Conceptual Underpinnings

These legal provisions call to mind the aspiration, espoused so clearly by Justice William O. Douglas in his famous dissent in Sierra Club v. Morton, that trees and wildlife should be given standing to allow their protection by the courts.17 With the natural resource damage provisions, Congress has given new life to the public trust doctrine, without directly giving trees standing. Instead, under state and federal laws, humans are to act as stewards for the environment, or as trustees for those natural creatures and other parts of the environment injured by pollution, and to sue on their behalf. This is a major advancement in the law that had, until recently, received only sporadic attention from commentators.18

The CERCLA Natural Resource Damage Assessment Rules

CERCLA § 301(c)19 requires the President to issue regulations governing how trustees may assess damages to natural resources caused by releases of hazardous substances covered by CERCLA, or caused by oil and hazardous substance discharges covered by FWPCA § 311.20 Trustees do not have to follow these regulations, but if they do they obtain a "rebuttable presumption" that the assessment is correct.21

CERCLA § 301(c)(2) requires two types of regulations. Rules under subparagraph (A), which came to be known as the "Type A" regulations, were to specify "standard procedures for simplified assessments requiring minimal field observation." The Type A rules were intended to govern "most minor" spills and releases.22

Rules under subparagraph (B), which became known as the "Type B" regulations, are required by CERCLA to specify "alternative protocols for conducting assessments in individual cases to determine the type and extent of short and long-term injury, destruction, or loss." Congress intended that they "would be employed in large or unusually damaging" spills and releases."23

In 198624 and 1987,25 pursuant to a delegation from the President26 and under a consent order deadline resulting from suits filed by the National Wildlife Federation (NWF), Public Citizen, Environmental Defense Fund (EDF), and certain states,27 the Department of the Interior published the CERCLA natural resource damage regulations.28

The Interior Department regulations were too stingy in their measure of damages,29 and they were promptly challenged in the D.C. Circuit by a coalition of 10 states and the same three public interest groups that earlier sued to force their promulgation (NWF, EDF, and Public Citizen). The numerous suits filed ultimately were consolidated as two cases, those challenging the Type A regulations, and those challenging the Type B regulations. Oral argument on both cases was heard on February 22, 1989, and after the Exxon Valdez oil spill on March 24, 1989, the landmark D.C. Circuit decisions handed down in the cases on [19 ELR 10554] July 14, 1989, have raised natural resource damages to new prominence.

The D.C. Circuit Cases

Two separate decisions were handed down: Ohio v. United States Department of the Interior,30 considering the Type B regulations, and Colorado v. United States Department of the Interior,31 considering the Type A regulations.

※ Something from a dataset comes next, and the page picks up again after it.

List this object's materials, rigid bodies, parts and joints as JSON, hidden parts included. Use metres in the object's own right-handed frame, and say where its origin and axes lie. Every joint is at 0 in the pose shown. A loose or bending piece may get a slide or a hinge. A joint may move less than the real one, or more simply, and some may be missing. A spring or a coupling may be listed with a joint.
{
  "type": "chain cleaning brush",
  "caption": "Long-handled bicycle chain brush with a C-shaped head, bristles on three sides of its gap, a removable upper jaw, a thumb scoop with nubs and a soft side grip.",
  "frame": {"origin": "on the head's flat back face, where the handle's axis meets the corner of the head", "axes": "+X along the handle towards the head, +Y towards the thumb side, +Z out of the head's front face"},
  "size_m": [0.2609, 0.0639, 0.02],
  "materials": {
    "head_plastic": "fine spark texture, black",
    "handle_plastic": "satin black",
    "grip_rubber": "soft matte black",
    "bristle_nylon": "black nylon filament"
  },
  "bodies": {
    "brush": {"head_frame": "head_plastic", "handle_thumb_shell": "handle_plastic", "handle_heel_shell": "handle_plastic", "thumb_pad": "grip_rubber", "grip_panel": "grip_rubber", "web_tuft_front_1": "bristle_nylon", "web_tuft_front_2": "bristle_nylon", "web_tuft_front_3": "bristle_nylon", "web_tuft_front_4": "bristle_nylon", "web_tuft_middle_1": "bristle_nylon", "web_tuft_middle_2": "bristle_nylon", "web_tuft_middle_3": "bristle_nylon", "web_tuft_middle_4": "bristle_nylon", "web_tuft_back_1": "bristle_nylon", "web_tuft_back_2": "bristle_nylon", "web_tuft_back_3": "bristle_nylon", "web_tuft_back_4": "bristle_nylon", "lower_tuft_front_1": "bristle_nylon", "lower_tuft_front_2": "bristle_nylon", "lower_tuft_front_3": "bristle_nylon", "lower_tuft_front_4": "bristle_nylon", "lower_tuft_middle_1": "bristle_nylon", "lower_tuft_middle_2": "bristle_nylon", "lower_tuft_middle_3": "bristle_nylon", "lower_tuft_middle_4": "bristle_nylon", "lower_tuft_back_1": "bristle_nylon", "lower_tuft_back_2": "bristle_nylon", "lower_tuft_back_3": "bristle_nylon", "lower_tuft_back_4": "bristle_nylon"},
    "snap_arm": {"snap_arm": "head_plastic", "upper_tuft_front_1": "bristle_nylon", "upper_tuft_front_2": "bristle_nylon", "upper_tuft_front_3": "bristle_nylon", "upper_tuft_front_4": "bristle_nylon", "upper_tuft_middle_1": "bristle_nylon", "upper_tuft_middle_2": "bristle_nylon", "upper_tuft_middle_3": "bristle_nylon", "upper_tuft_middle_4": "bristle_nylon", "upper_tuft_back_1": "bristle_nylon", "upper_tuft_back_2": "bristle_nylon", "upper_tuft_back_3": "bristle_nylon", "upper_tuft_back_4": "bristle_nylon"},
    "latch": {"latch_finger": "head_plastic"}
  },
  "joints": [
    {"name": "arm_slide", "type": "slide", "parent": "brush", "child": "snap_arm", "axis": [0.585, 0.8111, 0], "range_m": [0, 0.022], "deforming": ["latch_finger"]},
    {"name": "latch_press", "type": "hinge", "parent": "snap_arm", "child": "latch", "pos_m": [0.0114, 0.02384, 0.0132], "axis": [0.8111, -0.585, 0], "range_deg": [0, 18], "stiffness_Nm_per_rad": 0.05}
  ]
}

Ohio v. United States Department of the Interior: The Type B Regulations

The "Lesser of" Rule. Ruling on what the court labeled "the most significant issue in this case,"32 the D.C. Circuit struck down the Interior Department's rule limiting recovery by trustees to the lesser of: (a) the cost of restoring or replacing the equivalent of the injured resource, or (b) the lost use value of the resource.33 The court found this provision "directly contrary to the clearly expressed intent of Congress."34

The "lesser of" rule was the centerpiece of the regulations' undervaluation of natural resources. It would have limited trustee recovery, in most instances, to "lost use value," generally defined under Interior's rigid hierarchy of assessment methods as the market value of the resources. Thus, in most cases, the cost of restoring, replacing, or acquiring the equivalent of the injured natural resources (usually referred to collectively simply as "restoration") would not have been recovered.35

The court stressed the "lesser of" rule's "enormous practical significance" by using an example reminiscent of the Exxon Valdez spill:

[I]magine a hazardous substance spill that kills a rookery of fur seals and destroys a habitat for seabirds at a sealife reserve. The lost use value of the seals and seabird habitat would be measured by the market value of the fur seals' pelts (which would be approximately $ 15 each) plus the selling price per acre of land comparable in value to that on which the spoiled bird habitat was located. Even if, as is likely, that use value turns out to be far less than the cost of restoring the rookery and seabird habitat, it would nonetheless be the only measure of damages eligible for the presumption of recoverability under the Interior rule.36

The court found the "lesser of" rule to be contrary to CERCLA's text, structure, and legislative history, which "indicate clearly to us that Congress intended restoration costs to be the basic measure of recovery for harm to natural resources."37 The court also found that the rules violate the natural resource damage provisions of the FWPCA, which also focus on restoration as a "standard measure of damages."38 Thus, it held that the rules must be rewritten to comply with the law.39

The Market Value Hierarchy. The rules40 also established what the court described as "a rigid hierarchy of permissible methods for determining 'use values,' limiting recovery to the price commanded by the resource on the open market, unless the trustee determines that 'the market for the resource is not reasonably competitive.'"41 If the market is not competitive, an appraisal to estimate market value could be used. Only if neither market value nor an appraisal were available could other techniques be used. The rules prohibited trustees from using measures of option or existence values (sophisticated measures of the value people place on a resource aside from its possible value as a marketed commodity) unless there was no other method that could be used to put a price on the resource.42

The court held unlawful the rules' extraordinary reliance on market values — which had given rise to Interior's $ 15 fur seal cited by the court, based on the market value of the pelt.43 Noting that "[f]rom the bald eagle to the blue whale and snail darter, natural resources have values that are not fully captured by the market system,"44 the court held that the rules did not comply with Congress' intent to broaden compensation for damages.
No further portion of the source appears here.